Já o Índice de Desenvolvimento de Gênero captou desigualdade significativa nos rendimentos entre homens e mulheres, mesmo as mulheres apresentando melhor desempenho na dimensão educação - fator-chave para o desenvolvimento de funções no trabalho. Em média, a renda das mulheres é 42% menor que a renda dos homens.

Paralelamente a isso, nos painéis de informações que abordam a questão do empoderamento feminino, temos apenas 15% dos assentos preenchidos por mulheres nas funções parlamentares. Esse último dado nos deixa atrás, em comparações regionais, do Chile, da Argentina, do Uruguai e do Paraguai.

Por fim, observamos que, no painel sustentabilidade socioeconômica, um dado em especial dialoga com o RDH 2019. Medidas em porcentagem do PIB, os gastos com Pesquisa e Desenvolvimento (P&D) colocam o Brasil na primeira posição no comparativo regional acima citado. Sabemos da ligação sólida entre investimentos em P&D, crescimento econômico e ganhos de produtividade. Esses investimentos, além de aumentarem a produtividade, impulsionam efeitos desejados na geração de empregos bem remunerados.

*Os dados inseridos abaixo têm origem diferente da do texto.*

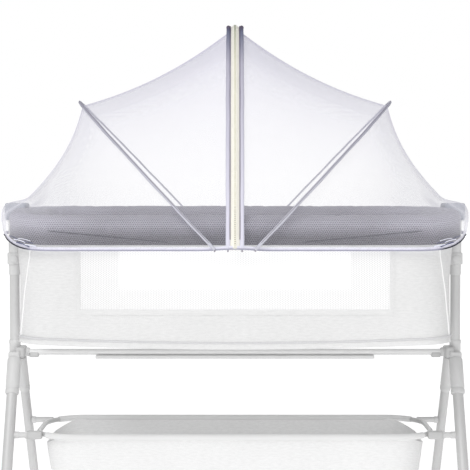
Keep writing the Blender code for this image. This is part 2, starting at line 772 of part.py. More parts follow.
def post_lock():
    """Sleeve and collar round the upper post, where the height is set."""
    profile = (
        (0.0, LOCK_TOP),
        (LOCK_SLEEVE_RADIUS, LOCK_TOP),
        (LOCK_SLEEVE_RADIUS, LOCK_COLLAR_TOP + LOCK_COLLAR_SLOPE),
        (LOCK_COLLAR_RADIUS, LOCK_COLLAR_TOP),
        (LOCK_COLLAR_RADIUS, LOCK_COLLAR_BOTTOM),
        (LOCK_TAIL_RADIUS, LOCK_COLLAR_BOTTOM - LOCK_COLLAR_SLOPE),
        (LOCK_TAIL_RADIUS, LOCK_BOTTOM),
        (0.0, LOCK_BOTTOM),
    )
    made = turned("post_lock_right", profile, 16, plastic_grey())
    made.location.x = POST_X
    return made


def post_button():
    """Round release button on the front of the collar."""
    start = Vector((POST_X, -LOCK_COLLAR_RADIUS - GAP, BUTTON_HEIGHT))
    shape = cylinder_shape(start, start - Vector((0, BUTTON_PROUD, 0)), BUTTON_RADIUS, 16)
    return place("post_button_right", mesh_from(shape), plastic_grey())


def post():
    """Lower post tube."""
    top, bottom = Vector((POST_X, 0, LOCK_BOTTOM - GAP)), Vector((POST_X, 0, JOINT_TOP + GAP))
    return place("post_right", mesh_from(cylinder_shape(bottom, top, POST_RADIUS, 16)), tube_grey())


def joint():
    """Housing where the post, the crossbar and the two legs meet."""
    return block("leg_joint_right", (JOINT_INNER_X, -JOINT_HALF_DEPTH, JOINT_BOTTOM),
                 (JOINT_OUTER_X, JOINT_HALF_DEPTH, JOINT_TOP), 0.004, plastic_grey())


def leg_point(top, foot, height):
    """Point on a leg's axis at a height."""
    return foot + (top - foot) * ((height - foot.z) / (top.z - foot.z))


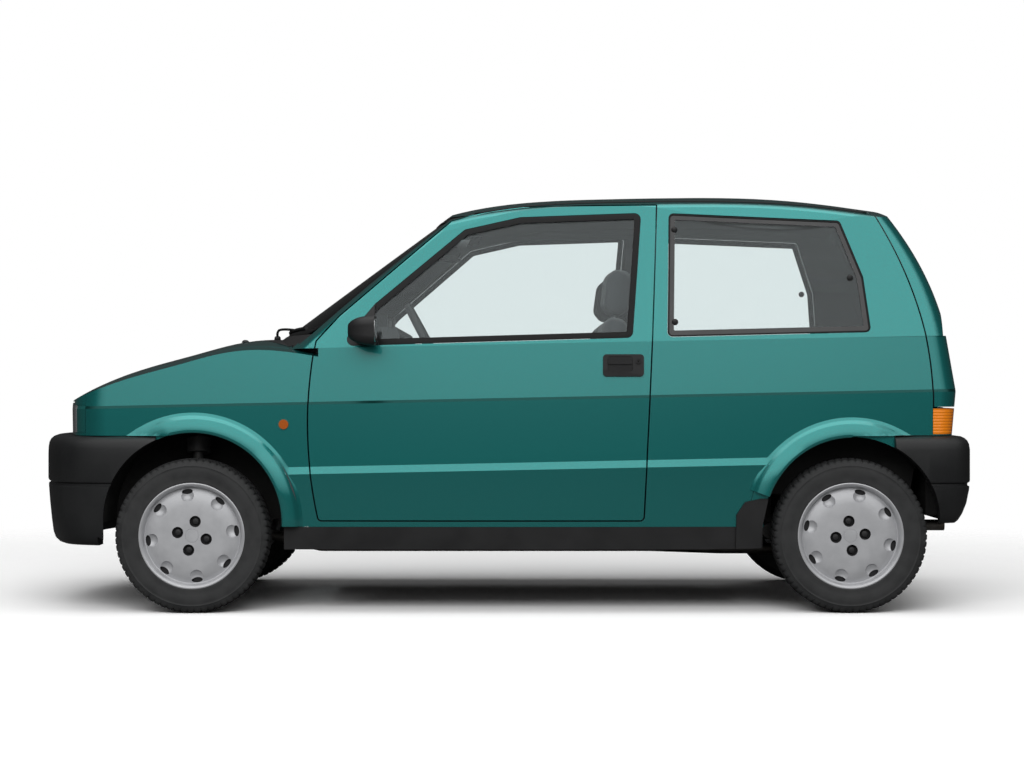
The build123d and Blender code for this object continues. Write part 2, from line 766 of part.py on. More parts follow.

Embora saibamos que o acesso a tecnologias básicas esteja convergindo, há uma divergência crescente no uso de tecnologias avançadas essenciais para setores dinâmicos. Logo, investimentos constantes em Pesquisa & Desenvolvimento, em setores estratégicos, serão sem dúvida parte da trama do desenvolvimento no século XXI tanto para o Brasil quanto para o Brasil quanto para os demais países.

O futuro das desigualdades no desenvolvimento humano está em nossas mãos. A história tem demonstrado o alto preço que se paga pela inação. Os líderes e as sociedades ainda têm escolha, mas precisam fazê-la já.